Now that we have established that you only managed to confirm a basic claim over which there was no argument (the CFE exists), let's talk about your digression into debating styles. You're off to an absolutely terrible start, because you don't even understand the difference between an ad-hominem fallacy and an insult. Here, let me demonstrate.
"You're suffering from smartest-motherfucker-in-the-room syndrome" is an insult. Also an insult: "you're an idiot." An ad-hominem fallacy is "Because you're an idiot, you're wrong." Compare the two with what I wrote in my previous posts. What do you see?
Now we turn to whether you have at any point in time asserted that you're the smartest motherfucker in the room.
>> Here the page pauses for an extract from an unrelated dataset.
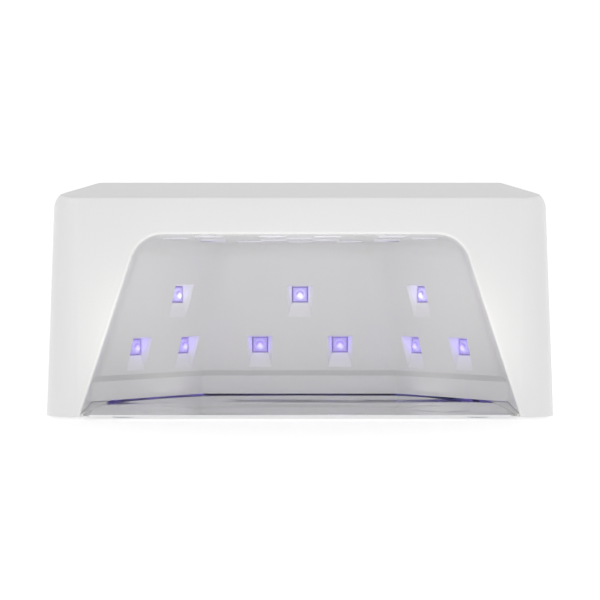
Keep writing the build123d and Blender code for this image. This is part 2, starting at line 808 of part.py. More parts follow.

This is an utterly irrelevant question, considering that I never claimed that you called yourself that. I merely called you that. Do you see the difference there, too? I could go into why I called you that (dogmatic discussion style, word choices, superficial understanding of the fundamental problems you're trying to address, mistaking expertise in one field for expertise in another, and a few more), but none of them are relevant to your particular position. This reflects badly on your reading comprehension. At this point though, it's not your first whiff, so I'm kinda used to it.
Finally, if you make a claim, go support it. Especially if it's something kinda controversial like "people dined on 15% extra crops last year because of the increased CO2". I understand you're not used to having to provide supporting evidence when you teach your classes, but this is not Physics, and you're not the authority. Regardless about how you feel about your knowledge about Climate Change.
In short, while my replies to you here were snarky in style and insulting in words, they were very consciously and purposefully so. Your condescension, snark, and ignorance was clearly not so. You even lag in your ability to approach new information with an open mind, which is especially ironic.
As for my profession: I got out of a career in Astrophysics because I figured that if I had to put up with egos like yours on a daily basis, I might as well get paid for it. Thanks for reminding me that I made the right choice.